A Hearing/ of this/ sword splitter

This verse went through about 3 different versions of the 5 word rhyme and eventually landed on splitter/glitter as the main rhymes to build on. The recommendation spoke of the recipient's pride when they split their sword and had to make another. I felt that moment had to be included! 


A There's no/ award/ that’s fitter! 

Once again I am hinting at the name of the award, but still not naming it. 


X Acting/ Rulers/ of the East 

I took some time finding the correct two syllable adjective here for Their Majesties. I chose the serving temporarily version. It fit the role of TRM very well and fit the tone of the scroll. 


A Brennan!/ Caoilfhionn!/ accord her

Usually most punctuation included in the composition are there for the herald. Little clues as to how I say the words in my mind. With the unusually brief description of TRM, I hoped the punctuation would indicate to the voice herald to emphasize Their Majesties Names. To use their performance to compensate for the brevity of words. 


X  Martial/ honor/ armigerous 

Once again I am describing the award. I could have used this space for more effusive description of TRM, but at this point I had worked them into the scroll and was moving forward to the end. 


A Silver/ Tyger's/ sheen glitters 

Finally the award has been named! The reason why splitter was chosen as the rhyme word! Glitter. Much to my surprise, glitter is a period word! 

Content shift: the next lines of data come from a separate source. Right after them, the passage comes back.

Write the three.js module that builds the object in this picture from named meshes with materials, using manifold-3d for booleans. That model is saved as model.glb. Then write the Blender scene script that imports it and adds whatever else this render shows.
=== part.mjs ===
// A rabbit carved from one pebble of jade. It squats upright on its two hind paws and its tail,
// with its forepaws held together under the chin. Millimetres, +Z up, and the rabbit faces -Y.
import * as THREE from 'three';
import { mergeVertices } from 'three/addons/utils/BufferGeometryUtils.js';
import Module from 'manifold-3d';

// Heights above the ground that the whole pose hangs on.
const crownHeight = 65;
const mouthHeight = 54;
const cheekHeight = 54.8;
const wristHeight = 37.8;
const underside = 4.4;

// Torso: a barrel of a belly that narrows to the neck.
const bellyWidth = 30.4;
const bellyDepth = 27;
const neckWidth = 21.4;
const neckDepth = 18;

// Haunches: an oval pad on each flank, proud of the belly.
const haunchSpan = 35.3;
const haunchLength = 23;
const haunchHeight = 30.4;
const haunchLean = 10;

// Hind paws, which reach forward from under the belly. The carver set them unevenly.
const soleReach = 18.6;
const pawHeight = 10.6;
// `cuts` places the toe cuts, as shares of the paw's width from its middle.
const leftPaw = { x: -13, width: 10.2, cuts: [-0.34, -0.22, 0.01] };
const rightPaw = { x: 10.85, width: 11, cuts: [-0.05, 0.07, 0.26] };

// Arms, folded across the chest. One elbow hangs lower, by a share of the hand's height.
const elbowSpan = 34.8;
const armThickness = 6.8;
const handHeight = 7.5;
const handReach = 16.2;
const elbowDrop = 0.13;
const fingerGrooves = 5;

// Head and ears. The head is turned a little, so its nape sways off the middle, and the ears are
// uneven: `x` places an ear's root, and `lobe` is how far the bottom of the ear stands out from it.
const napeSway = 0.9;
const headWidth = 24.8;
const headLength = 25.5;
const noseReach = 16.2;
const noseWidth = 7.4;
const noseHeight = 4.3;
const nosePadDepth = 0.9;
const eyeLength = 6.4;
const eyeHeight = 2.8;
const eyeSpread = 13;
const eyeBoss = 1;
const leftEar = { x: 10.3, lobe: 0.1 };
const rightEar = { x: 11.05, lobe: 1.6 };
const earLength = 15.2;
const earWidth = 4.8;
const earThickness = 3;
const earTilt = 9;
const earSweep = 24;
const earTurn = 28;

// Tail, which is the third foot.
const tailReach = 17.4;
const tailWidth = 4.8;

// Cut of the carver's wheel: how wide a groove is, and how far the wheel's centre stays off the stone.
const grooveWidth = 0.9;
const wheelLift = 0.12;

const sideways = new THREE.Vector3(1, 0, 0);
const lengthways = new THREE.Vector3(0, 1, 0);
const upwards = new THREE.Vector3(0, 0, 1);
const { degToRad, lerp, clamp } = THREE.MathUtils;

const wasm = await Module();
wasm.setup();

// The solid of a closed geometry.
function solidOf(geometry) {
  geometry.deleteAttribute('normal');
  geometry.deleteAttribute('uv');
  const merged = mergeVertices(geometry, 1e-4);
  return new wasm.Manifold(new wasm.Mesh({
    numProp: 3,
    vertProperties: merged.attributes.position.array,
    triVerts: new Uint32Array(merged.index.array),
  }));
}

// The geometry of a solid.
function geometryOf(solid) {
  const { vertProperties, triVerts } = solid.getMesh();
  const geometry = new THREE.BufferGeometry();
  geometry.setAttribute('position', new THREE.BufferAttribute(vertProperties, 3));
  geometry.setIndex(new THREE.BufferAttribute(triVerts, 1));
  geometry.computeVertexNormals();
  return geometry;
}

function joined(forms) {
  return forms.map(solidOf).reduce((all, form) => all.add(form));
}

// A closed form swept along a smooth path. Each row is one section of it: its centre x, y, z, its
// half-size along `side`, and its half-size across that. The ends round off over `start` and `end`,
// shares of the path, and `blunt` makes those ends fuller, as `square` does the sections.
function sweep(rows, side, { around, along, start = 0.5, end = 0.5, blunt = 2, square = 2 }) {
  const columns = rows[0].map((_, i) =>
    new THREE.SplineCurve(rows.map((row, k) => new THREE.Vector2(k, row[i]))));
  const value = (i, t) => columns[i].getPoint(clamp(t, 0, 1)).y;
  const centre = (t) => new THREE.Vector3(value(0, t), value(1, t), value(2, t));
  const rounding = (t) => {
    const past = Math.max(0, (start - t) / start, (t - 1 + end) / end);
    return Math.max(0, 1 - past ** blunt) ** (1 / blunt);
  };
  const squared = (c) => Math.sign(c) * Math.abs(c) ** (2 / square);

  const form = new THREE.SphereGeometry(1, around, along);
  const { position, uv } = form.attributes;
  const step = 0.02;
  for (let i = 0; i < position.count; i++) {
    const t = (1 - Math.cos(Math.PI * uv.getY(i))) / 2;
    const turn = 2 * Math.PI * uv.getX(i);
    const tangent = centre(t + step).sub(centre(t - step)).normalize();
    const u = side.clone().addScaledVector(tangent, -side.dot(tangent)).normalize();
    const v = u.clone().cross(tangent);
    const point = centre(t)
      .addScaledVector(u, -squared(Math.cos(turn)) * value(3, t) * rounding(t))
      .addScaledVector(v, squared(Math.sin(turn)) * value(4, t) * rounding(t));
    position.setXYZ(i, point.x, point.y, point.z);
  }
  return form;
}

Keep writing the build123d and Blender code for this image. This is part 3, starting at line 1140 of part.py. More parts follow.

Its etymology proved to have many period origins found in Old English, Old Norse and Old High German. That glitter was period cemented its use as the rhymed word.


X For skills/ that now / shine as a

I research all these forms of poetry to just break them. The other needs of the scroll outweigh the needs of the many… Er, the needs of period accuracy. 

(Kind of appropriate that Spellcheck initially changed needs to nerds as I drop a Star Trek reference) 


A Bright gleam/ on a/ fast river 

Here with the last sentence is the second reference to nature. The repeated bright and evoking image of a river the scroll comes to an end. 


I truly enjoyed writing this scroll. The poetry form is new and has a great deal of my interpretation of how to represent it.